◆ EXERCISE PROMPT:
Reproduce the data exactly.

+--

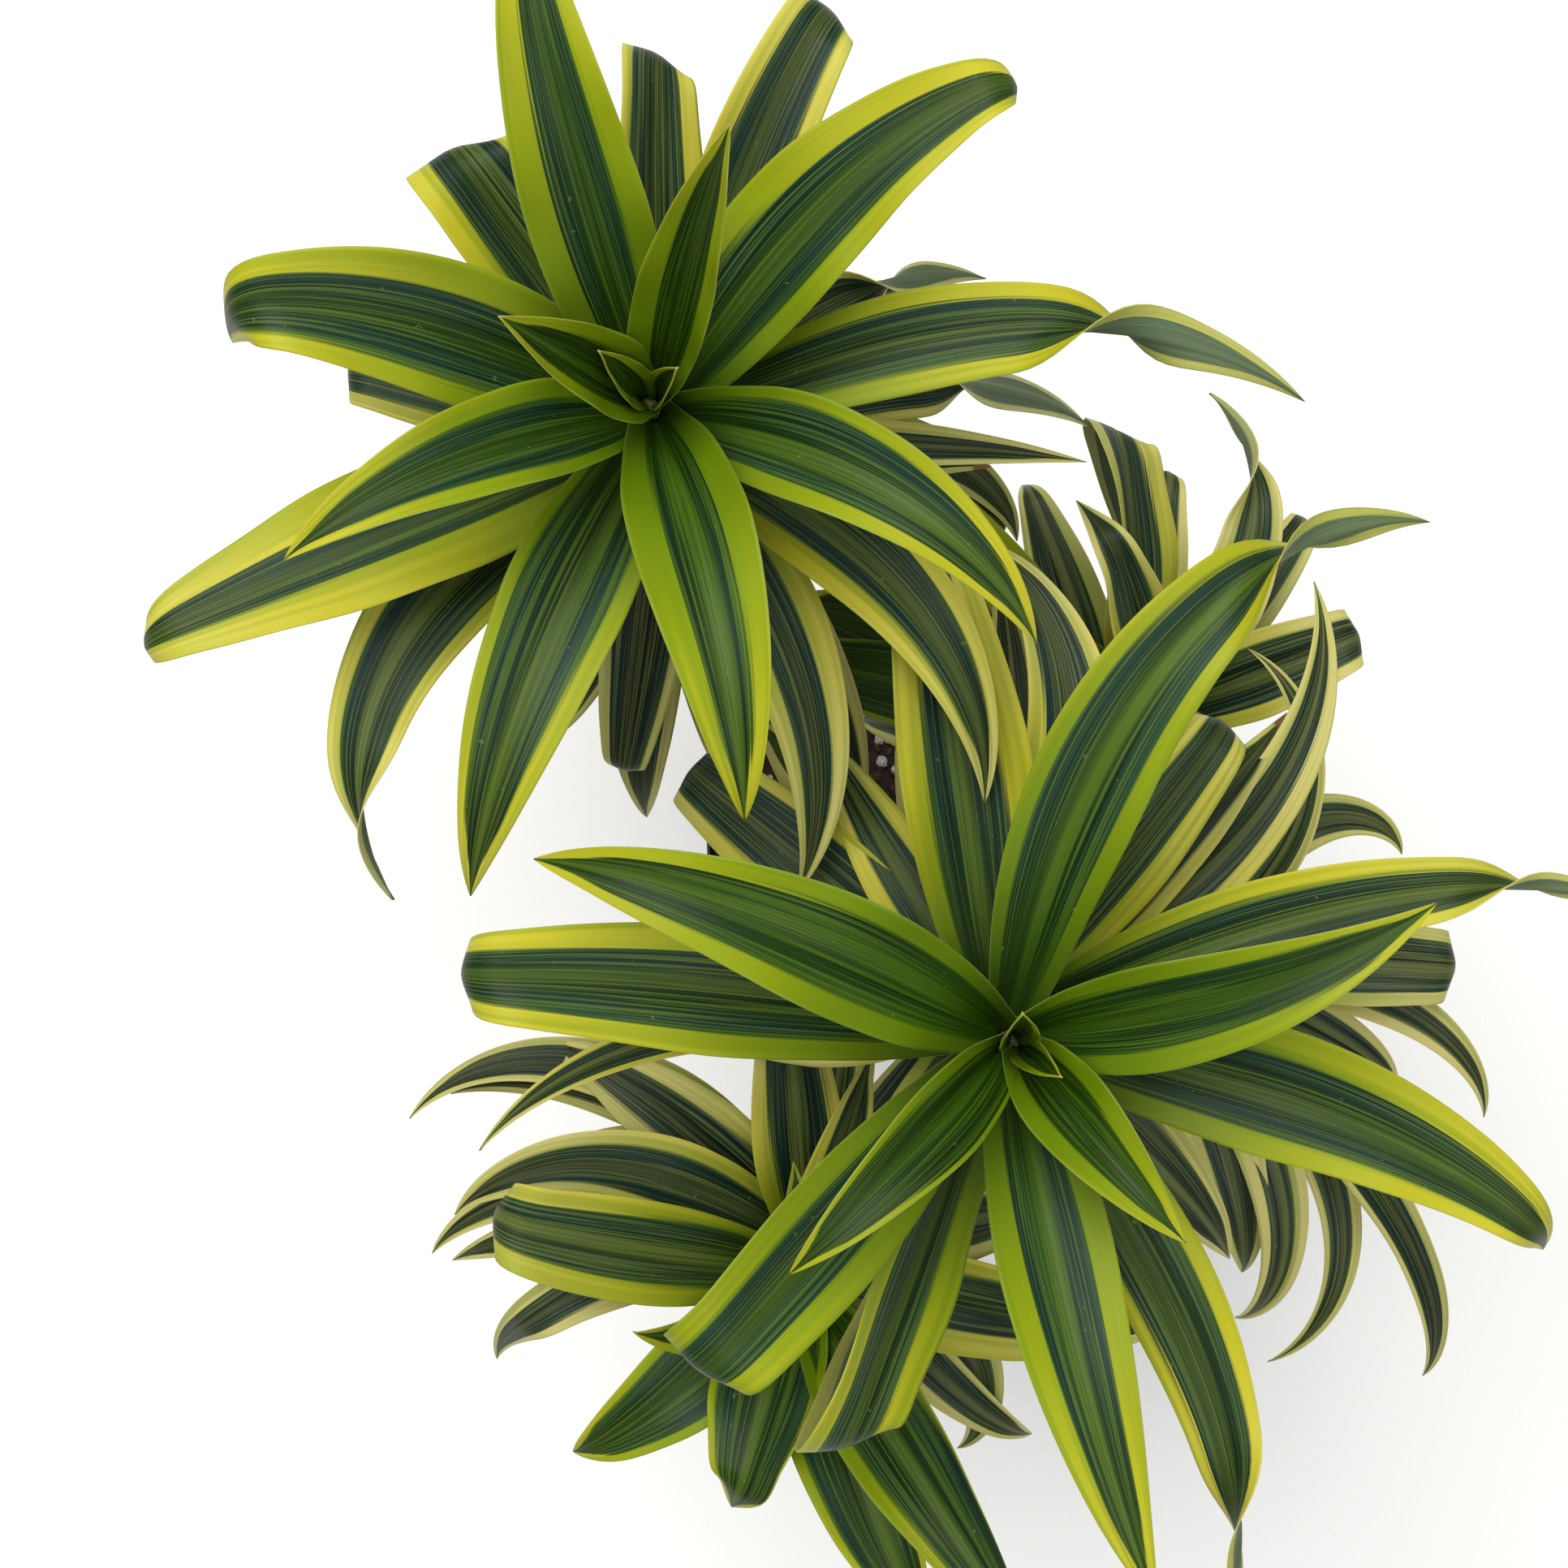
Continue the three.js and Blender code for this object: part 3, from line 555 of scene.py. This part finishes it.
def leaf_sections(head, row):
    """Where each cross-section of a blade lies: its middle, the way across, the
    way its upper face looks, half its width and the depth of its channel."""
    below, heading, length, width, rise, droop, sway, roll, twist, crease, at = row
    axis = Vector(head["axis"]).normalized()
    heading = math.radians(heading)
    place = Vector(head["tip"]) - axis * below
    place += Vector((math.cos(heading), math.sin(heading), 0)) * LEAF_INSET
    upright_share = min(1.0, max(0.0, (rise - FLAT_RISE) / UPRIGHT_SPAN))
    channel_at_foot = FLAT_CHANNEL + UPRIGHT_CHANNEL * upright_share
    sections = []
    for step in range(LEAF_STEPS + 1):
        share = step / LEAF_STEPS
        folded = ease((share - at) / FOLD_SPAN + 0.5)
        twisted = ease((share - at) / TWIST_SPAN + 0.5)
        pitch = math.radians(rise - droop * share * share - crease * folded)
        turn = heading + math.radians(sway) * share * share
        along = Vector((
            math.cos(turn) * math.cos(pitch), math.sin(turn) * math.cos(pitch), math.sin(pitch)
        ))
        level = Vector((-math.sin(turn), math.cos(turn), 0))
        lean = math.radians(roll + twist * twisted)
        across = level * math.cos(lean) + along.cross(level) * math.sin(lean)
        face = along.cross(across)
        half = 0.5 * width * width_share(share)
        channel = channel_at_foot * (1 + (TIP_CHANNEL_SHARE - 1) * share)
        channel += CLASP * (1 - ease(share / CLASP_SPAN))
        channel += TWIST_CHANNEL * abs(twist) / 180 * 4 * twisted * (1 - twisted)
        channel -= FOLD_ARCH * min(1.0, crease / 90) * folded
        sections.append((place.copy(), across, face, half, math.radians(channel)))
        place += along * (length / LEAF_STEPS)
    return sections


def column_place(side):
    """Where a column of the grid lies across the leaf, closer together at the edges."""
    return 0.6 * math.sin(0.5 * math.pi * side) + 0.4 * side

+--

◆ TASK ANSWER:
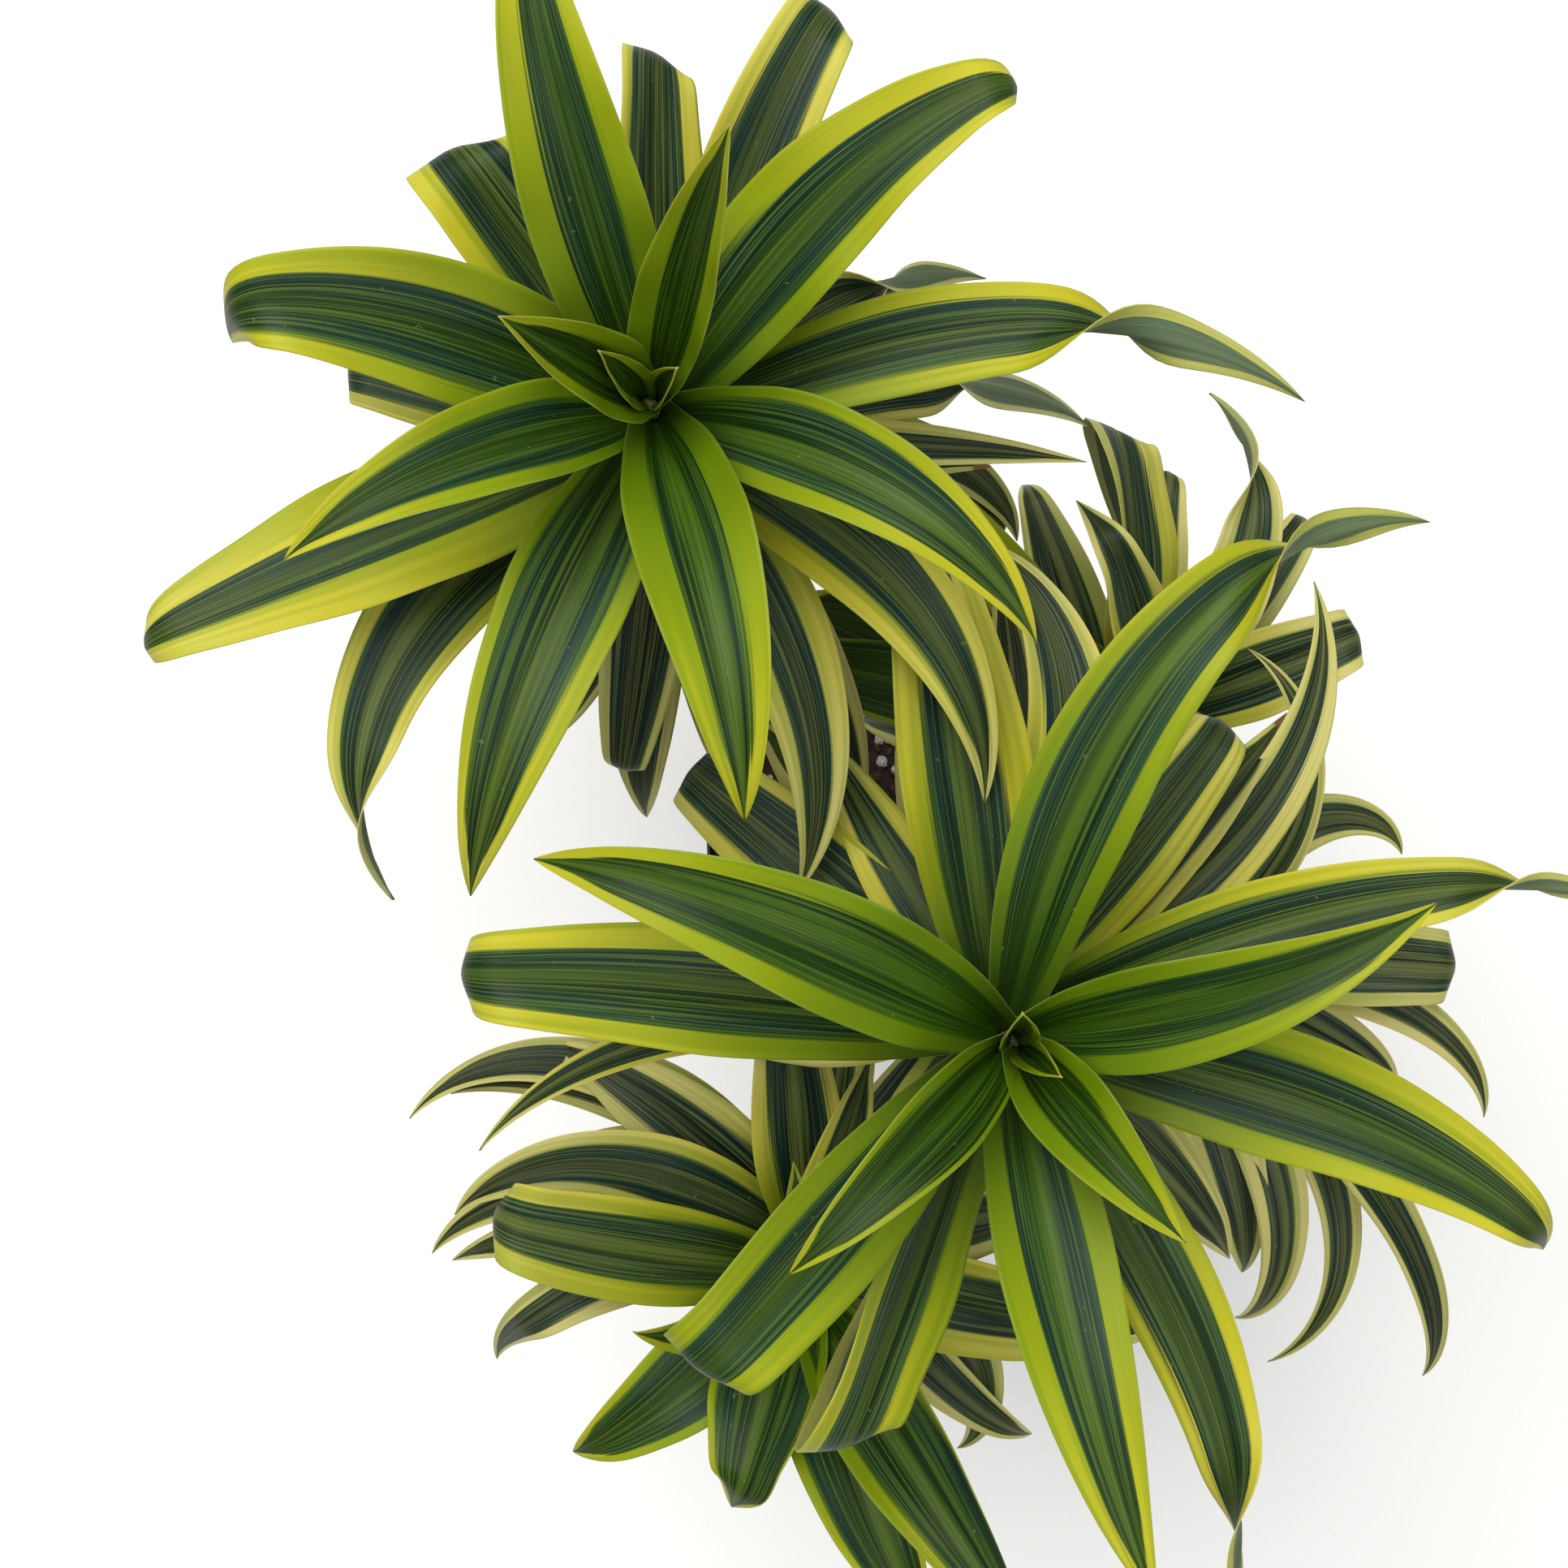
Continue the three.js and Blender code for this object: part 3, from line 555 of scene.py. This part finishes it.
def leaf_sections(head, row):
    """Where each cross-section of a blade lies: its middle, the way across, the
    way its upper face looks, half its width and the depth of its channel."""
    below, heading, length, width, rise, droop, sway, roll, twist, crease, at = row
    axis = Vector(head["axis"]).normalized()
    heading = math.radians(heading)
    place = Vector(head["tip"]) - axis * below
    place += Vector((math.cos(heading), math.sin(heading), 0)) * LEAF_INSET
    upright_share = min(1.0, max(0.0, (rise - FLAT_RISE) / UPRIGHT_SPAN))
    channel_at_foot = FLAT_CHANNEL + UPRIGHT_CHANNEL * upright_share
    sections = []
    for step in range(LEAF_STEPS + 1):
        share = step / LEAF_STEPS
        folded = ease((share - at) / FOLD_SPAN + 0.5)
        twisted = ease((share - at) / TWIST_SPAN + 0.5)
        pitch = math.radians(rise - droop * share * share - crease * folded)
        turn = heading + math.radians(sway) * share * share
        along = Vector((
            math.cos(turn) * math.cos(pitch), math.sin(turn) * math.cos(pitch), math.sin(pitch)
        ))
        level = Vector((-math.sin(turn), math.cos(turn), 0))
        lean = math.radians(roll + twist * twisted)
        across = level * math.cos(lean) + along.cross(level) * math.sin(lean)
        face = along.cross(across)
        half = 0.5 * width * width_share(share)
        channel = channel_at_foot * (1 + (TIP_CHANNEL_SHARE - 1) * share)
        channel += CLASP * (1 - ease(share / CLASP_SPAN))
        channel += TWIST_CHANNEL * abs(twist) / 180 * 4 * twisted * (1 - twisted)
        channel -= FOLD_ARCH * min(1.0, crease / 90) * folded
        sections.append((place.copy(), across, face, half, math.radians(channel)))
        place += along * (length / LEAF_STEPS)
    return sections


def column_place(side):
    """Where a column of the grid lies across the leaf, closer together at the edges."""
    return 0.6 * math.sin(0.5 * math.pi * side) + 0.4 * side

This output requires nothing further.